▸ **Exercise objective**
Exactly the lines from the start of the data through the line containing "on its top." should be output, with both ends kept and nothing added.

====================

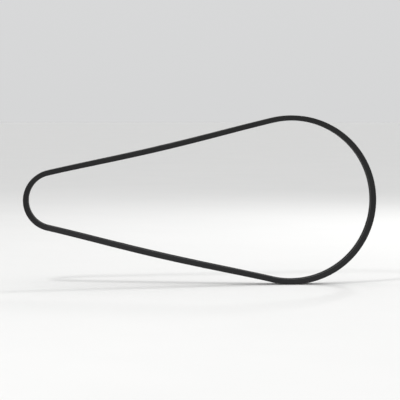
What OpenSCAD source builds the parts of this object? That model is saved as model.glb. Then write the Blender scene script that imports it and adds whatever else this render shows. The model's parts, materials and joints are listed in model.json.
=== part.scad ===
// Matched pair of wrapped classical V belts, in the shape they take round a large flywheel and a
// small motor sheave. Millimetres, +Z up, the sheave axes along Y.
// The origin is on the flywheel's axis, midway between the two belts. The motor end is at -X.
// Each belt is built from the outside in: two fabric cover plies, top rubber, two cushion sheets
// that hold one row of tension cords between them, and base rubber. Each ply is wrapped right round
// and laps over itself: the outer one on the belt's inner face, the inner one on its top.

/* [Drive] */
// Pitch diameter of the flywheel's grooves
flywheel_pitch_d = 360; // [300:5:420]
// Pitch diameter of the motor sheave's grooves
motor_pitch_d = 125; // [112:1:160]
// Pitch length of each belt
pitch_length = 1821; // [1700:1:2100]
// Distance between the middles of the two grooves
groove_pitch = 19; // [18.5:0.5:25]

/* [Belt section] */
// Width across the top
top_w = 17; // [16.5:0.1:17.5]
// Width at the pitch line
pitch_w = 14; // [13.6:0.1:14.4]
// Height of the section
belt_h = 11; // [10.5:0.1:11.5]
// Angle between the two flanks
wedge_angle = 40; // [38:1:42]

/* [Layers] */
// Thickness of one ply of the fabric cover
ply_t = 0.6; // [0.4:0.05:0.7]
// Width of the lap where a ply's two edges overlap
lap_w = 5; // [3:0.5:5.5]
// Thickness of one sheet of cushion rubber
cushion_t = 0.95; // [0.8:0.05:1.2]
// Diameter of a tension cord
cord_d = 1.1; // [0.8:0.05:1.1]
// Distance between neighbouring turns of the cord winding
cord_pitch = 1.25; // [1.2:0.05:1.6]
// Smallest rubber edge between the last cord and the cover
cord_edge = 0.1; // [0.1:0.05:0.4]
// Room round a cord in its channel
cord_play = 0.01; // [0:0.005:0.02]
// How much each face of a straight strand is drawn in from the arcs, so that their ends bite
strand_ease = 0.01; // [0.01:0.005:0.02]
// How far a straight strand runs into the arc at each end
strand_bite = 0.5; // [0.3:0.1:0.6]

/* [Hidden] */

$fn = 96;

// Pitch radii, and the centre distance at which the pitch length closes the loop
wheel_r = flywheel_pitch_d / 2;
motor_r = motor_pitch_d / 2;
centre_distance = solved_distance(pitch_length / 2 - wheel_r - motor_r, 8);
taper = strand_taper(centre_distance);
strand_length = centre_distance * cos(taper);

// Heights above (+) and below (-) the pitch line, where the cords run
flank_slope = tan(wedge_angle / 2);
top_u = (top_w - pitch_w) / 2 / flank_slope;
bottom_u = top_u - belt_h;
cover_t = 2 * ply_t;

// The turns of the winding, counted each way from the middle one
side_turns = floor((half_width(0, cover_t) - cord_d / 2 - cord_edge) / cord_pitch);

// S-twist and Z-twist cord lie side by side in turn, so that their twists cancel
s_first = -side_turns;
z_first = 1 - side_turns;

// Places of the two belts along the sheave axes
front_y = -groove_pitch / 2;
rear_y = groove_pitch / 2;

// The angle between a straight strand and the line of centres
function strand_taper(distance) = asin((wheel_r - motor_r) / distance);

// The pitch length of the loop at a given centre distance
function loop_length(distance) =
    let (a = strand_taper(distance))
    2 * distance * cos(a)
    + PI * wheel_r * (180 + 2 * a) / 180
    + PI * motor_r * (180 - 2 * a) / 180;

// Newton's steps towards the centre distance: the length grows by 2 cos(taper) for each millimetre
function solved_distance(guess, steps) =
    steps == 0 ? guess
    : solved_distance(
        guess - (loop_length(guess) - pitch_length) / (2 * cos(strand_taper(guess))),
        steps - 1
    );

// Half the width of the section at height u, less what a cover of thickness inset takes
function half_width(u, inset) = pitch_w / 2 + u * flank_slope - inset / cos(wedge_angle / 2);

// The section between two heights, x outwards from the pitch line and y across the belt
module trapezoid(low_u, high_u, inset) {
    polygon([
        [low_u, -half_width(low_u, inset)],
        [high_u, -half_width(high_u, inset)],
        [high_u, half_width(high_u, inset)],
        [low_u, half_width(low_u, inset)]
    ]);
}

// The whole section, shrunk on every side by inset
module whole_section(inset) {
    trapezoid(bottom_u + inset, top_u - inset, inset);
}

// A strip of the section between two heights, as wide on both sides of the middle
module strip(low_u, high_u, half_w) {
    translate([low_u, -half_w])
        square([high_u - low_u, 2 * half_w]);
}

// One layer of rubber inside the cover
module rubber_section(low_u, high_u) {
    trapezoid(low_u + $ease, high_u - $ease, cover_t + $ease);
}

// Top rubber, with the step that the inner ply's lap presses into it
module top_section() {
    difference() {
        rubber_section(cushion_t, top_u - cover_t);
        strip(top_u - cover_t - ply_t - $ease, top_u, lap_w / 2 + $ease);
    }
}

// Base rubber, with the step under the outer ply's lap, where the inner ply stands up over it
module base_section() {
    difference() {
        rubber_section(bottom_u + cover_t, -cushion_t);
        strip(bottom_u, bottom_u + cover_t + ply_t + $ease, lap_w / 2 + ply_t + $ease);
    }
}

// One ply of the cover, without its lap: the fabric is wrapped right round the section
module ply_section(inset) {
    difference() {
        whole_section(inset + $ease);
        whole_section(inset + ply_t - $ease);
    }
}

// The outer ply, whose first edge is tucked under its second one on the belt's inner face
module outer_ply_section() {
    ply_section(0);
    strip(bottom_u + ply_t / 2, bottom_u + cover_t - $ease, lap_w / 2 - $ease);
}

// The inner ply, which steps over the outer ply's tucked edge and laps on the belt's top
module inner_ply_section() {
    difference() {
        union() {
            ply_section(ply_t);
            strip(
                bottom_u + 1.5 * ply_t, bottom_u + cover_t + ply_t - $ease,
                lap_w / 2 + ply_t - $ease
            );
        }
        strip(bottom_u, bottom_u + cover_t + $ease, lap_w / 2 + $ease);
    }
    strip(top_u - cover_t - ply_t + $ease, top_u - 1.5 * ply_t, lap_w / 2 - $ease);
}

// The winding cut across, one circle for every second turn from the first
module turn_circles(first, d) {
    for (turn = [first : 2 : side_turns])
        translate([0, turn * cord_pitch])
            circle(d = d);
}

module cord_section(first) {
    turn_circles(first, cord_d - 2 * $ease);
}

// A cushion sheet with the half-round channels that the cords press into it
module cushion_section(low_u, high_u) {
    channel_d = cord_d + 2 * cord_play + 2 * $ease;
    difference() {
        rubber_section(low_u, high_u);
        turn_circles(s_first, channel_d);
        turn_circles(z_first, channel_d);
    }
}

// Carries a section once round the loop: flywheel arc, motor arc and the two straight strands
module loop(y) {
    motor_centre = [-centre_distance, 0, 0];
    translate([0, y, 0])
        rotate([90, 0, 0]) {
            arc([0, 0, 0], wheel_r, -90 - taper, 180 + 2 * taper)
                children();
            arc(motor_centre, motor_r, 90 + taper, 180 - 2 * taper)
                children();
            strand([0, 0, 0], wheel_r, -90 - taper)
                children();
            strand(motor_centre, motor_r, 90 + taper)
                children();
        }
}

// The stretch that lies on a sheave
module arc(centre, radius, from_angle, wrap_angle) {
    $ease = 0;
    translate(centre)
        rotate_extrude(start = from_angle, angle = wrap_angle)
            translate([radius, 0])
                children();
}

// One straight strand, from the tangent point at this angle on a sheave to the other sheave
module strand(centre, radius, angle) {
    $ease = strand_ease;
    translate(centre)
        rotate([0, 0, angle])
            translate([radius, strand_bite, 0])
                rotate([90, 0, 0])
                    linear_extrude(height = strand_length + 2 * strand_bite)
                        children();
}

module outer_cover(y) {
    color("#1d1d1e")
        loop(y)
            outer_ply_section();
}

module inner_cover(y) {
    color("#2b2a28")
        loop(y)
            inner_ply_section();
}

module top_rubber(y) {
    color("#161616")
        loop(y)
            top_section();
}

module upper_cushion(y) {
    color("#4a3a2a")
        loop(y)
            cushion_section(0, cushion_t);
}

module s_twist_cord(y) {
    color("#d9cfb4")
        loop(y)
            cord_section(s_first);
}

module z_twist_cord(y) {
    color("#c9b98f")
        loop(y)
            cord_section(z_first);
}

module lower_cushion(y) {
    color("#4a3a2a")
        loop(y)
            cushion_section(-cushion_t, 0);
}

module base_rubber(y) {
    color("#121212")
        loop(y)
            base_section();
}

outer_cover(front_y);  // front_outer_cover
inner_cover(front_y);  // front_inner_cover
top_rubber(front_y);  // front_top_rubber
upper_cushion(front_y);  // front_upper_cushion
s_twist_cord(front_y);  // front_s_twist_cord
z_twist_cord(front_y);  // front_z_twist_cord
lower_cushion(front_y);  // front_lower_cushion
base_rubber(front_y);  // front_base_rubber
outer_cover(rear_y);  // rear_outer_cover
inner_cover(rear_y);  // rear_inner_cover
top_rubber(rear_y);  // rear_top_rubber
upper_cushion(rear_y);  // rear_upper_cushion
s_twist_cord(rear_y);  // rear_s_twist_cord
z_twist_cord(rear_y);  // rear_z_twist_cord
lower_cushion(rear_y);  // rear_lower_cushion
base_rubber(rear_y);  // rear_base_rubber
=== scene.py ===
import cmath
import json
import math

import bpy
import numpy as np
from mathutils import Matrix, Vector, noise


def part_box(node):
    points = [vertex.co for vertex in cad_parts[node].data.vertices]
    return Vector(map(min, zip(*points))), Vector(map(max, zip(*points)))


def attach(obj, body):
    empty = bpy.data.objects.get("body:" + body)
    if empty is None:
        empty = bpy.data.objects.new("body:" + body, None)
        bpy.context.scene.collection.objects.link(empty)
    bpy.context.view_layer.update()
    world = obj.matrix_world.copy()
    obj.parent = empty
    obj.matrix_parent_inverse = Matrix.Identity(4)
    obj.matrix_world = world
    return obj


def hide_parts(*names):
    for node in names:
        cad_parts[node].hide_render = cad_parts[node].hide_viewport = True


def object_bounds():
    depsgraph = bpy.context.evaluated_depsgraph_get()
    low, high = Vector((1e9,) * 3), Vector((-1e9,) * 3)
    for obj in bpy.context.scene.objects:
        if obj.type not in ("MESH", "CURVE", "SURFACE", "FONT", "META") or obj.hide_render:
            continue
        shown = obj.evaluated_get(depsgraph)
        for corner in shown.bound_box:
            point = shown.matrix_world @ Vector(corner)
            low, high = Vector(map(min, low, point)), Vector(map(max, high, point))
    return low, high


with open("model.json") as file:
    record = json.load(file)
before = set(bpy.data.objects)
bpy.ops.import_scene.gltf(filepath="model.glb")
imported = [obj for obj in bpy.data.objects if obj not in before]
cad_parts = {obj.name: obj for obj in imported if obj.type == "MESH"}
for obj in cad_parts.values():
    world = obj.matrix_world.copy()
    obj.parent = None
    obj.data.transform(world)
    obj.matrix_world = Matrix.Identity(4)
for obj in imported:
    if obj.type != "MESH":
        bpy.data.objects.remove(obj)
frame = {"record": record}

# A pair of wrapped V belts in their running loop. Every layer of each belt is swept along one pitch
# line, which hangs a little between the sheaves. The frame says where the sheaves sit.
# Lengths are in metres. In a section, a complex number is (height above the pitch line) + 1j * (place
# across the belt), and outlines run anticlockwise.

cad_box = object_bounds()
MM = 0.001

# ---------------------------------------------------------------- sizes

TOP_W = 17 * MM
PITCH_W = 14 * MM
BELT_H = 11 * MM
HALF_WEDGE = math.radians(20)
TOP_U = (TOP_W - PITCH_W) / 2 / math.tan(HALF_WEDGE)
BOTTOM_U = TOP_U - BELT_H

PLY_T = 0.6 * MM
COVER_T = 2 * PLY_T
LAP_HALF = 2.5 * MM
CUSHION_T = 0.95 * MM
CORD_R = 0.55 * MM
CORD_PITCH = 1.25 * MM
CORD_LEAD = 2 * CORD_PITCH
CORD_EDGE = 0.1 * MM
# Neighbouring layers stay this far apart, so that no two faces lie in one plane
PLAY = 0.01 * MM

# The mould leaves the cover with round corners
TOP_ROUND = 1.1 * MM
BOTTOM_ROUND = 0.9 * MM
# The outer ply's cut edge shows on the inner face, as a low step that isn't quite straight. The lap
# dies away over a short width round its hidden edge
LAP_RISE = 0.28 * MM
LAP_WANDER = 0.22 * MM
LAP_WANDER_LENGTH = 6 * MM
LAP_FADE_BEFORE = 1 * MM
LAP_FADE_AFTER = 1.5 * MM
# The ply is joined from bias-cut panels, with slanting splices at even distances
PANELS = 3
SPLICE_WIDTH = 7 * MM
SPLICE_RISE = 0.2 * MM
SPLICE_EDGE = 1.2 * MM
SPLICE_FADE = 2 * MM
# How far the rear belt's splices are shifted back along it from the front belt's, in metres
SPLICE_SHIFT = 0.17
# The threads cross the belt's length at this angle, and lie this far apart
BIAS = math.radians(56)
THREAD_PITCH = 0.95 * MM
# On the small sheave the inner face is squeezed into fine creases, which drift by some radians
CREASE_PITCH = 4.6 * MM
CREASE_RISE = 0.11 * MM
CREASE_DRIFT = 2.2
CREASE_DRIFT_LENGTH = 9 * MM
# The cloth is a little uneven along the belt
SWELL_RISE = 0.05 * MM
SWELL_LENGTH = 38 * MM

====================

▸ **Task answer**
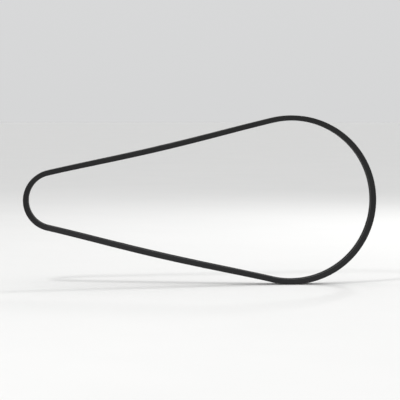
What OpenSCAD source builds the parts of this object? That model is saved as model.glb. Then write the Blender scene script that imports it and adds whatever else this render shows. The model's parts, materials and joints are listed in model.json.
=== part.scad ===
// Matched pair of wrapped classical V belts, in the shape they take round a large flywheel and a
// small motor sheave. Millimetres, +Z up, the sheave axes along Y.
// The origin is on the flywheel's axis, midway between the two belts. The motor end is at -X.
// Each belt is built from the outside in: two fabric cover plies, top rubber, two cushion sheets
// that hold one row of tension cords between them, and base rubber. Each ply is wrapped right round
// and laps over itself: the outer one on the belt's inner face, the inner one on its top.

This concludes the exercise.